Set task - Quote each line exactly, from the line that contains "obj.parent = None" down to the last line of the listing, and no other lines.

Source material -

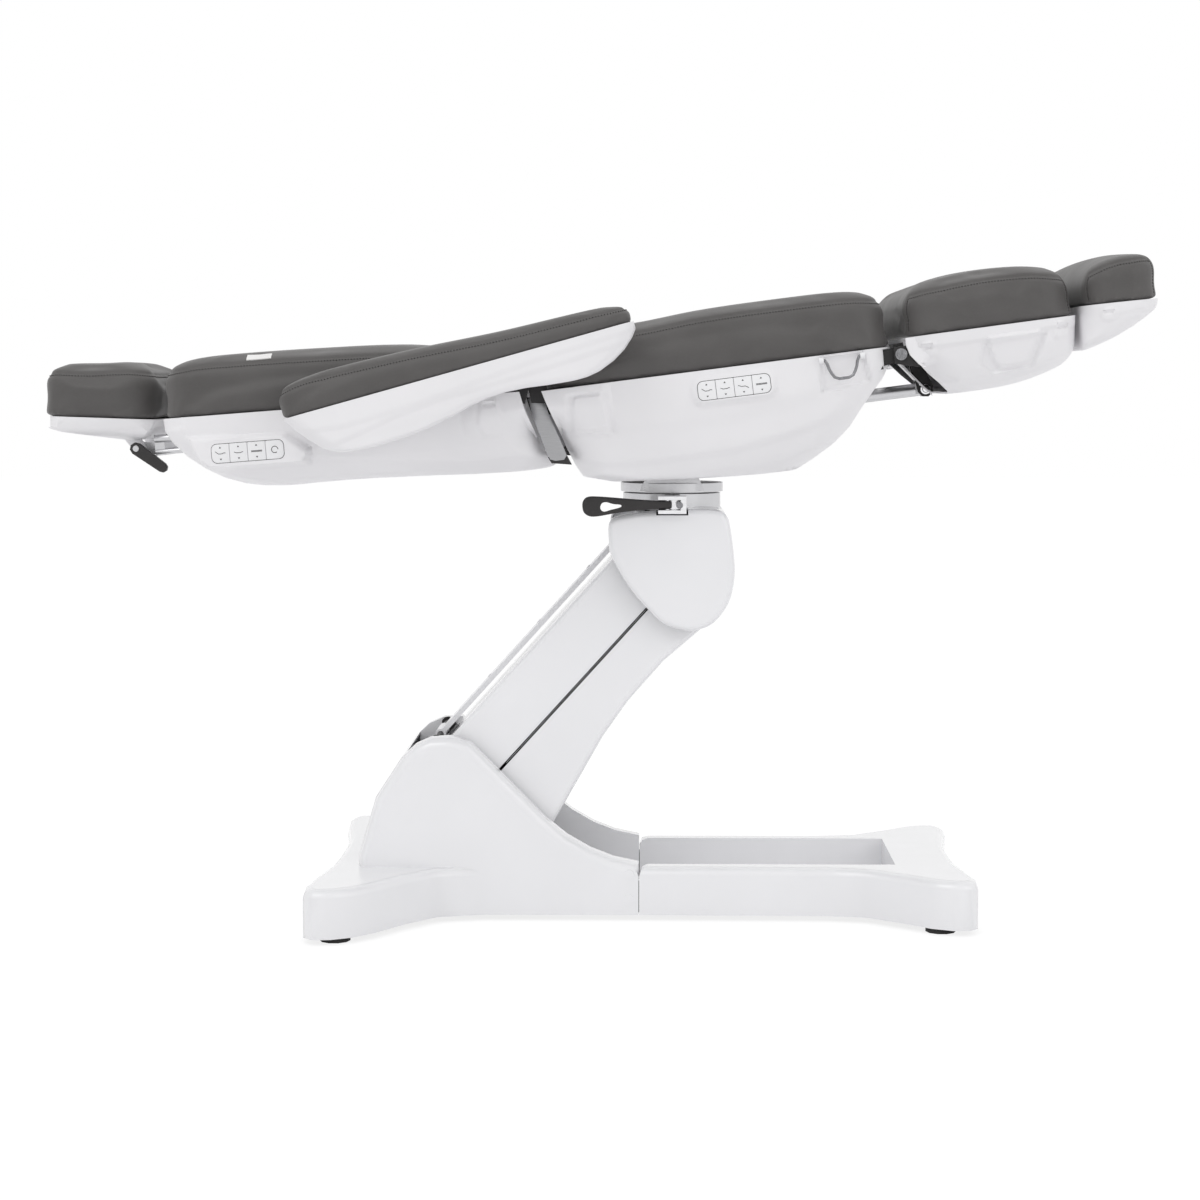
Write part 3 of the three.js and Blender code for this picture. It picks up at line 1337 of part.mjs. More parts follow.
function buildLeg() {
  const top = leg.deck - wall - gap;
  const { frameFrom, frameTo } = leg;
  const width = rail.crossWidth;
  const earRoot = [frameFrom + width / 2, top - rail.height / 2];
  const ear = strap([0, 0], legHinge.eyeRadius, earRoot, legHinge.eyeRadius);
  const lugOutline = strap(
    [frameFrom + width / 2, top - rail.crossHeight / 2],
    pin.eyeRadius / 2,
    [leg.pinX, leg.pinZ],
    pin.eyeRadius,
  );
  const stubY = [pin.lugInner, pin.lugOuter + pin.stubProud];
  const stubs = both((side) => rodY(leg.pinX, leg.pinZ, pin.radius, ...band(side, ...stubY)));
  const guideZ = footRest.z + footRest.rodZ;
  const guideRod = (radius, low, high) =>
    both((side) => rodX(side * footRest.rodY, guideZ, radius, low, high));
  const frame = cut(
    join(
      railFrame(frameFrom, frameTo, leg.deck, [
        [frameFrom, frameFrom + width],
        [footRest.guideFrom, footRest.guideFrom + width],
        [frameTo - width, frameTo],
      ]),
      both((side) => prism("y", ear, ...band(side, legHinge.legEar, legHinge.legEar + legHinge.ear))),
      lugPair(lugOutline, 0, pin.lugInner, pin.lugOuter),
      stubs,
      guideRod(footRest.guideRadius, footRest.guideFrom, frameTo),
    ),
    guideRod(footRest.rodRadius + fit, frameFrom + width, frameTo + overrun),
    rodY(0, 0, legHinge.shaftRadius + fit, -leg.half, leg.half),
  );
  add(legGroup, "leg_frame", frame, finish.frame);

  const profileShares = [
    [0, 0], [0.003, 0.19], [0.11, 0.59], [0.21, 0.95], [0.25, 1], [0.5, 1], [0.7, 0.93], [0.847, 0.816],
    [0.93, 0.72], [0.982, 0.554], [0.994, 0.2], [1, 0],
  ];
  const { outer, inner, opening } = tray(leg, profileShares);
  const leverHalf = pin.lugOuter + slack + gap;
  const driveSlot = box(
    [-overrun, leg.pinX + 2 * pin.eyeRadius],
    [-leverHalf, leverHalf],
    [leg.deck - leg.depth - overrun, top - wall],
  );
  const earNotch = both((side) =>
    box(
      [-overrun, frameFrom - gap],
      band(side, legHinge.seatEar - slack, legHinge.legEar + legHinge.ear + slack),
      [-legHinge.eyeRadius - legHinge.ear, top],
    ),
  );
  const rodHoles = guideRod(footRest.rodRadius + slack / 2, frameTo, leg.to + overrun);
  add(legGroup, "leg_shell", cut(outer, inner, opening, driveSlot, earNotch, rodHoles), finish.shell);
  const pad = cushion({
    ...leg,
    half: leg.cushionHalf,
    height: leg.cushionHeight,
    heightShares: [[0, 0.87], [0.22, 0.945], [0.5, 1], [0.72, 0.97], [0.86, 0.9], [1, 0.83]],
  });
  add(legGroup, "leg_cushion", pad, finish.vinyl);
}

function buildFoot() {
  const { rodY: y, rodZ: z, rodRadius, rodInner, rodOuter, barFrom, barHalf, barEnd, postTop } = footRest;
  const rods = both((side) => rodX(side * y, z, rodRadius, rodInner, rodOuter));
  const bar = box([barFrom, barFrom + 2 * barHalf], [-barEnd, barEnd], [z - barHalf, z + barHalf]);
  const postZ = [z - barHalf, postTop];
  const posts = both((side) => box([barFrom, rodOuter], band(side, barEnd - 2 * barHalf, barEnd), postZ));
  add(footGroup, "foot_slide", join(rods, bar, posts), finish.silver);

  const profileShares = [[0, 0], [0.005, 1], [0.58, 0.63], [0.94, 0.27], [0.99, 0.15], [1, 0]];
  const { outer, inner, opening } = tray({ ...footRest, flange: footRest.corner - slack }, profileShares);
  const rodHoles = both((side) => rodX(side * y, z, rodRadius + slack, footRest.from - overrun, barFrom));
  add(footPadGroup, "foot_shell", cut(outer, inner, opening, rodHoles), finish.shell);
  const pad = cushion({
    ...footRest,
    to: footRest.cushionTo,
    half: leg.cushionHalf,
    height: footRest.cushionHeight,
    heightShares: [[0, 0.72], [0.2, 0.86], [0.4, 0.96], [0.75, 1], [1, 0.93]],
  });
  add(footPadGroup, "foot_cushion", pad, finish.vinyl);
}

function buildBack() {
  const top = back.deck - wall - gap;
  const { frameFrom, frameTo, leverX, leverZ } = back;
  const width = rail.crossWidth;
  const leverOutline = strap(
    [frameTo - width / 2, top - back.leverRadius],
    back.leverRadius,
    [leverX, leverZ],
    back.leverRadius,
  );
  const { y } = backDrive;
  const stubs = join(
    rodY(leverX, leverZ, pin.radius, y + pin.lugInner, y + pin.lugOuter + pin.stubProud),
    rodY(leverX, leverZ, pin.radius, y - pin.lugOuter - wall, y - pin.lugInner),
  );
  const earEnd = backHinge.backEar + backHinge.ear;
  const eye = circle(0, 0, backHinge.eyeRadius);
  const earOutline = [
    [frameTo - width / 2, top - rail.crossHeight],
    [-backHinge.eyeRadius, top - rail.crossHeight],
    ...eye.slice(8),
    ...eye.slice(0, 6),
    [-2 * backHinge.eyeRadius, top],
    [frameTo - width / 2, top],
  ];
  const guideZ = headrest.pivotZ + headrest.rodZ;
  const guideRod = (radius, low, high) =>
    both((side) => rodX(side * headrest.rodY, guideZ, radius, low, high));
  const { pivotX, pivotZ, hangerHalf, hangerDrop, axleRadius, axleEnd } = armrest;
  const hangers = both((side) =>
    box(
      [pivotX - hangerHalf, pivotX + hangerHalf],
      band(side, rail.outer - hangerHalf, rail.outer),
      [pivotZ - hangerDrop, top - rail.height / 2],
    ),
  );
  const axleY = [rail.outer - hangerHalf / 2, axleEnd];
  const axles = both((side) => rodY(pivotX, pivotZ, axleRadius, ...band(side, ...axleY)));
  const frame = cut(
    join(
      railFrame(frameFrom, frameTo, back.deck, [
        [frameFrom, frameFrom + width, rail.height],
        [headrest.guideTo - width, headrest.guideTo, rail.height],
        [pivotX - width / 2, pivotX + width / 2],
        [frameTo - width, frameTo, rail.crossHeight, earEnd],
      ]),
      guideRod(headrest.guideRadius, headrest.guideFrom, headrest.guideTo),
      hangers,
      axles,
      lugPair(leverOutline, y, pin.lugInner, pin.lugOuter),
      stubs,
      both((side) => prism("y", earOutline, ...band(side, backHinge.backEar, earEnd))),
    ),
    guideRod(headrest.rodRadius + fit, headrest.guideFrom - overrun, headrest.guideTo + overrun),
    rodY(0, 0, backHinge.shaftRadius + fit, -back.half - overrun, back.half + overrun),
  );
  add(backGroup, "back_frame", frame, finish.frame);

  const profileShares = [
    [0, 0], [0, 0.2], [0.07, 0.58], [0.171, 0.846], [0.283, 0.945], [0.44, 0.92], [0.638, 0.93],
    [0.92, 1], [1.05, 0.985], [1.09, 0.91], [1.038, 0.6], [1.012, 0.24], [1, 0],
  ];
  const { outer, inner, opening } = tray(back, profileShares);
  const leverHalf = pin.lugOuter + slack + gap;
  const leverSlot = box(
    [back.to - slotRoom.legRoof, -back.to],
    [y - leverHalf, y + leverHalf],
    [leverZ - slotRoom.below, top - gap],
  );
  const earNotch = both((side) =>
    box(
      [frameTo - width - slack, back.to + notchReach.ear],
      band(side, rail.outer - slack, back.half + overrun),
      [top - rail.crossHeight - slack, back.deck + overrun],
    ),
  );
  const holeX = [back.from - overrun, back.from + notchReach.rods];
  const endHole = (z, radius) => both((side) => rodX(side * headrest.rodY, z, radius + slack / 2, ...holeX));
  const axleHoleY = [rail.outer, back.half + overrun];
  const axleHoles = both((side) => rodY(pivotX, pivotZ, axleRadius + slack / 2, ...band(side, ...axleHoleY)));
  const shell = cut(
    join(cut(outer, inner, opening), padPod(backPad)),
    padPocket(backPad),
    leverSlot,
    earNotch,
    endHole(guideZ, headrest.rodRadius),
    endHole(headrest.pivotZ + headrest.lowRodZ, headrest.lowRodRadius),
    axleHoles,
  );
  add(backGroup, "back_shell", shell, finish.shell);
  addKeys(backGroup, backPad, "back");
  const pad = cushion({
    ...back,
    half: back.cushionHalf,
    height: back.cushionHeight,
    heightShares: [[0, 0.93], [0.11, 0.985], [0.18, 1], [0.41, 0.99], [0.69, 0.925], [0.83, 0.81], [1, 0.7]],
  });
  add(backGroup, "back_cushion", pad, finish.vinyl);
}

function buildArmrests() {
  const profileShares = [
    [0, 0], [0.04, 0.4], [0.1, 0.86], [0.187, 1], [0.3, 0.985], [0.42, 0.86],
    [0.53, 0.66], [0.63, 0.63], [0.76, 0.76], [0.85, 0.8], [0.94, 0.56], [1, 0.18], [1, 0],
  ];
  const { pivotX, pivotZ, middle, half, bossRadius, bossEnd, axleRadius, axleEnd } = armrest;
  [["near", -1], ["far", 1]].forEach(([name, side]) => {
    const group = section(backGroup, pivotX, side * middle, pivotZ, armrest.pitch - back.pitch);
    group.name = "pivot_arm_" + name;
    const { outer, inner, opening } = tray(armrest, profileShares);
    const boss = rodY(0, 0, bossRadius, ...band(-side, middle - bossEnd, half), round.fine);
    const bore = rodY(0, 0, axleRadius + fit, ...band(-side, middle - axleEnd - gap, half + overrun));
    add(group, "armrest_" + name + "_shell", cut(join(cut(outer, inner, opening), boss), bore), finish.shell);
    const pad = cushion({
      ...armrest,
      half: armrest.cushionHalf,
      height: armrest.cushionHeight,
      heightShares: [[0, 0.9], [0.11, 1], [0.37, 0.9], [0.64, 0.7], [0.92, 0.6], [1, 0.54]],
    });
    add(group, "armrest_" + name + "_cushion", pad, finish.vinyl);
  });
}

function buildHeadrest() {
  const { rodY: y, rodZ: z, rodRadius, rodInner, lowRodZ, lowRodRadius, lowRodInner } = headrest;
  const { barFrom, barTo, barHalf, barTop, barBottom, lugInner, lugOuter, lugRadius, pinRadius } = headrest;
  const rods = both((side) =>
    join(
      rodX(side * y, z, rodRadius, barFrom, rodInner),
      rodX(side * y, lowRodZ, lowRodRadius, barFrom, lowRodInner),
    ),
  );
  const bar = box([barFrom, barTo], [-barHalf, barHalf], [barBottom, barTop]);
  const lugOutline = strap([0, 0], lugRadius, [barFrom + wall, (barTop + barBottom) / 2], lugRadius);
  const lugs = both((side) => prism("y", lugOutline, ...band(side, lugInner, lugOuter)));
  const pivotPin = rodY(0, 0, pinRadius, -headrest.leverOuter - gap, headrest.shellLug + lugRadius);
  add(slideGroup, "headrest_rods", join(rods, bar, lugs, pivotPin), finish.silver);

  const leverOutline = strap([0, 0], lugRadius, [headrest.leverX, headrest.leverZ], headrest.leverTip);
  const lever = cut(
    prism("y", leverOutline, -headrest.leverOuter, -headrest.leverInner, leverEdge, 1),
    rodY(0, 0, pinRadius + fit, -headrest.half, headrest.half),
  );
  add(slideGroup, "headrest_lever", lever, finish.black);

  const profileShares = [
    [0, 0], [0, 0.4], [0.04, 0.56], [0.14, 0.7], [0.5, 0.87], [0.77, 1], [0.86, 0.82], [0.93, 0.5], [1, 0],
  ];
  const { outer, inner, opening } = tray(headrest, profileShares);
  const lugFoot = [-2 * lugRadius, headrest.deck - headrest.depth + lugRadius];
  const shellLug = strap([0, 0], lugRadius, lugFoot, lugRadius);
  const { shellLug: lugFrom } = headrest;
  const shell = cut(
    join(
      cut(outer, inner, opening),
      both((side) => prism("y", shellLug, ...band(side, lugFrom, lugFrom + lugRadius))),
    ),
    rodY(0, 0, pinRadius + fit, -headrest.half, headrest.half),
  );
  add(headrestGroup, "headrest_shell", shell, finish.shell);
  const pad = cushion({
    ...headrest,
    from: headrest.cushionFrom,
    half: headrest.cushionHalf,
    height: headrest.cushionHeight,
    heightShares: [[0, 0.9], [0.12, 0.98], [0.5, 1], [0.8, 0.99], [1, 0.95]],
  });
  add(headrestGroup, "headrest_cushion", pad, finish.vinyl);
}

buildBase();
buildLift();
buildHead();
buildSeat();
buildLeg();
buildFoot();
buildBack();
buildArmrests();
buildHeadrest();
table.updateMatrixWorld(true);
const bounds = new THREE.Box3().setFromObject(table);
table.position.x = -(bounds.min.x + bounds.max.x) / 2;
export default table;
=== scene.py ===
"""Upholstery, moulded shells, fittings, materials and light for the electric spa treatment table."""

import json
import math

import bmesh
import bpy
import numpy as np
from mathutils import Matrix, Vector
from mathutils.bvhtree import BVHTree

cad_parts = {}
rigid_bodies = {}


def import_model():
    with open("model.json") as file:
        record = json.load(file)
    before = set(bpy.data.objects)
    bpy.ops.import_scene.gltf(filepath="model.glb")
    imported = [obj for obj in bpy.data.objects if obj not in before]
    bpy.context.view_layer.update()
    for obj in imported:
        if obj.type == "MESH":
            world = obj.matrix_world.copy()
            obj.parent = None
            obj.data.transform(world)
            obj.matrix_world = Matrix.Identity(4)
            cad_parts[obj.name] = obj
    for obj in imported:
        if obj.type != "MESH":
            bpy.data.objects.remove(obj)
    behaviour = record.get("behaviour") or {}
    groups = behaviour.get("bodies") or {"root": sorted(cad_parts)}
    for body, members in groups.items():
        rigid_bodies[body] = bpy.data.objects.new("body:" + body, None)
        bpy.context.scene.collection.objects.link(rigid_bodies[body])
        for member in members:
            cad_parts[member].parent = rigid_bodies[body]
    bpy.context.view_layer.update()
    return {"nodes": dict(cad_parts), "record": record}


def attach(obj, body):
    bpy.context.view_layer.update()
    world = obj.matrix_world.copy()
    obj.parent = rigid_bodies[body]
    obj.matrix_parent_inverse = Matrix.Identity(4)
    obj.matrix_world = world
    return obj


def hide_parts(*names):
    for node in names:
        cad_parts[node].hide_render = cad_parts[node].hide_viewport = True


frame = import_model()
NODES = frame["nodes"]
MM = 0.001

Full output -
            obj.parent = None
            obj.data.transform(world)
            obj.matrix_world = Matrix.Identity(4)
            cad_parts[obj.name] = obj
    for obj in imported:
        if obj.type != "MESH":
            bpy.data.objects.remove(obj)
    behaviour = record.get("behaviour") or {}
    groups = behaviour.get("bodies") or {"root": sorted(cad_parts)}
    for body, members in groups.items():
        rigid_bodies[body] = bpy.data.objects.new("body:" + body, None)
        bpy.context.scene.collection.objects.link(rigid_bodies[body])
        for member in members:
            cad_parts[member].parent = rigid_bodies[body]
    bpy.context.view_layer.update()
    return {"nodes": dict(cad_parts), "record": record}


def attach(obj, body):
    bpy.context.view_layer.update()
    world = obj.matrix_world.copy()
    obj.parent = rigid_bodies[body]
    obj.matrix_parent_inverse = Matrix.Identity(4)
    obj.matrix_world = world
    return obj


def hide_parts(*names):
    for node in names:
        cad_parts[node].hide_render = cad_parts[node].hide_viewport = True


frame = import_model()
NODES = frame["nodes"]
MM = 0.001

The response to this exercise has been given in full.